La
risoluzione presentata dalla Gran Bretagna al Consiglio di sicurezza delle
Nazioni Unite con l’obiettivo di ricordare le vittime del genocidio di
Srebrenica e di facilitare la pacificazione nazionale in Bosnia Erzegovina “interpreta
gli eventi in una maniera non corretta, anche dal punto di vista legale”:
parola di Sergej Lavrov, ministro degli Esteri russo, in occasione di una conferenza
stampa congiunta durante il recente “Forum di San Pietroburgo” con il
padre-padrone della Repubblica serba di Bosnia, il milionario ultranazionalista
Milorad Dodik, che da giorni chiede sostegno e protezione a Mosca contro la
proposta di testo londinese, che sarà discussa al Palazzo di Vetro il prossimo
7 luglio.
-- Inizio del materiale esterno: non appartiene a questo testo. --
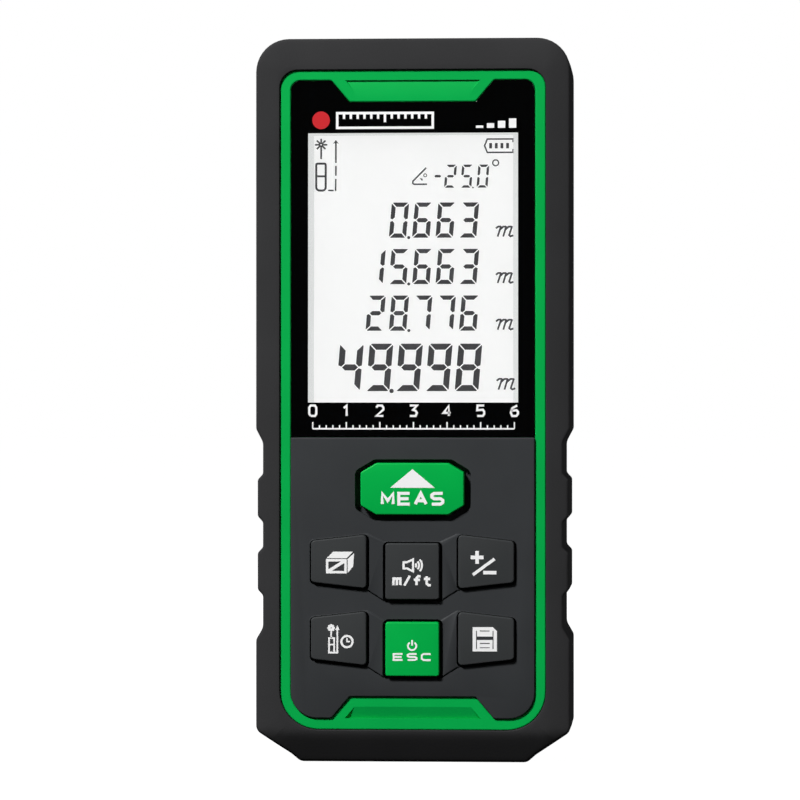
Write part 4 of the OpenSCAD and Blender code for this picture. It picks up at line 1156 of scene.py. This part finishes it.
def area_light(name, azimuth, elevation, distance, size, power, glossy=True):
    data = bpy.data.lights.new(name, "AREA")
    data.shape = "DISK"
    data.size = size
    data.energy = power
    light = link_object(name, data)
    a, e = math.radians(azimuth), math.radians(elevation)
    away = Vector((math.sin(a) * math.cos(e), -math.cos(a) * math.cos(e), math.sin(e)))
    light.location = Vector((0, 0, BODY_L * MM / 2)) + away * distance
    light.rotation_mode = "QUATERNION"
    light.rotation_quaternion = away.to_track_quat("Z", "Y")
    light.visible_glossy = glossy
    light.visible_camera = False


def staged_mesh(name, points, faces, tone):
    """A white surface that only the camera sees."""
    mesh = new_mesh(name, points, faces)
    piece = link_object(name, mesh)
    mesh.materials.append(Finish(name).surface({
        "Base Color": (tone, tone, tone, 1), "Roughness": 1.0, "Specular IOR Level": 0.0,
        "Emission Color": (1, 1, 1, 1), "Emission Strength": 1.0,
    }))
    for rays in ("diffuse", "glossy", "transmission", "shadow"):
        setattr(piece, "visible_" + rays, False)


def make_studio():
    reach, height, steps = 6.0, 6.0, 64
    turns = [2 * math.pi * k / steps for k in range(steps)]
    base, below, high = [
        [(reach * math.cos(a), reach * math.sin(a), z) for a in turns] for z in (0.0, -height, height)
    ]
    staged_mesh("floor", base, [tuple(range(steps))], 0.05)
    walls = [(k, (k + 1) % steps, steps + (k + 1) % steps, steps + k) for k in range(steps)]
    staged_mesh("backdrop", below + high, walls + [tuple(range(steps, 2 * steps))], 0.0)
    area_light("key_light", -36, 41, 1.2, 0.2, 19.8)
    area_light("fill_light", 40, 20, 1.2, 0.4, 0.5)
    area_light("side_light", 96, 0, 0.8, 0.3, 1.2)
    area_light("back_light", 205, 30, 0.9, 0.4, 9.0, glossy=False)
    world = bpy.data.worlds.new("studio")
    world.use_nodes = True
    world.node_tree.nodes["Background"].inputs["Color"].default_value = (1, 1, 1, 1)
    world.node_tree.nodes["Background"].inputs["Strength"].default_value = 0.03
    SCENE.world = world
    SCENE.view_settings.view_transform = "Standard"


make_camera()
make_front_bumper()
make_rear_bumper()
make_front_case()
make_keypad_panel()
for key_name, key_corners in KEYS.items():
    make_key(key_name, key_corners)
make_window()
make_window_edge_ink()
for key_name, draw_key in KEY_PRINTS.items():
    print_key(key_name, draw_key, key_name + "_print")
print_key("memory_key", draw_card_lines, "memory_key_lines", "panel_plastic")
make_display()
make_display_shade()
make_display_gasket()
make_window_prints()
for node_name, cad_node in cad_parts.items():
    if node_name not in REBUILT:
        finish_node(node_name, cad_node)
make_studio()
Dalle parole di Lavrov trapela dunque l’idea che l’interpretazione “corretta”
del genocidio, per Mosca, sia quella negazionista, in linea con i desiderata ormai ventennali dell’estremismo
serbo-bosniaco.
“La
proposta di risoluzione è completamente contro i serbi”, ha infatti precisato
Lavrov, spazzando via ogni dubbio sulla posizione del governo di Vladimir Putin.
Il
ministro degli Esteri russo non ha spiegato se Mosca intenda porre il veto sull’approvazione
della risoluzione, ma questo è quanto auspica pubblicamente Dodik, mentre la
posizione del governo di Belgrado in proposito è ancora divisa, quindi incerta.
Sembra
destino che per le 10.701 vittime di Srebrenica (da vent’anni “spacciate” per
8.500 da una stampa cieca ai documenti e sorda alle testimonianze) e per i
circa 30.000 sopravvissuti non debba esservi né pace né giustizia. Almeno
secondo la dottrina moscovita, in questo rigurgito violento e riprovevole di
guerra fredda che l’Europa – e l’Italia spesso quasi inconsapevolmente, in
linea con quel che da sempre siamo – sta vivendo.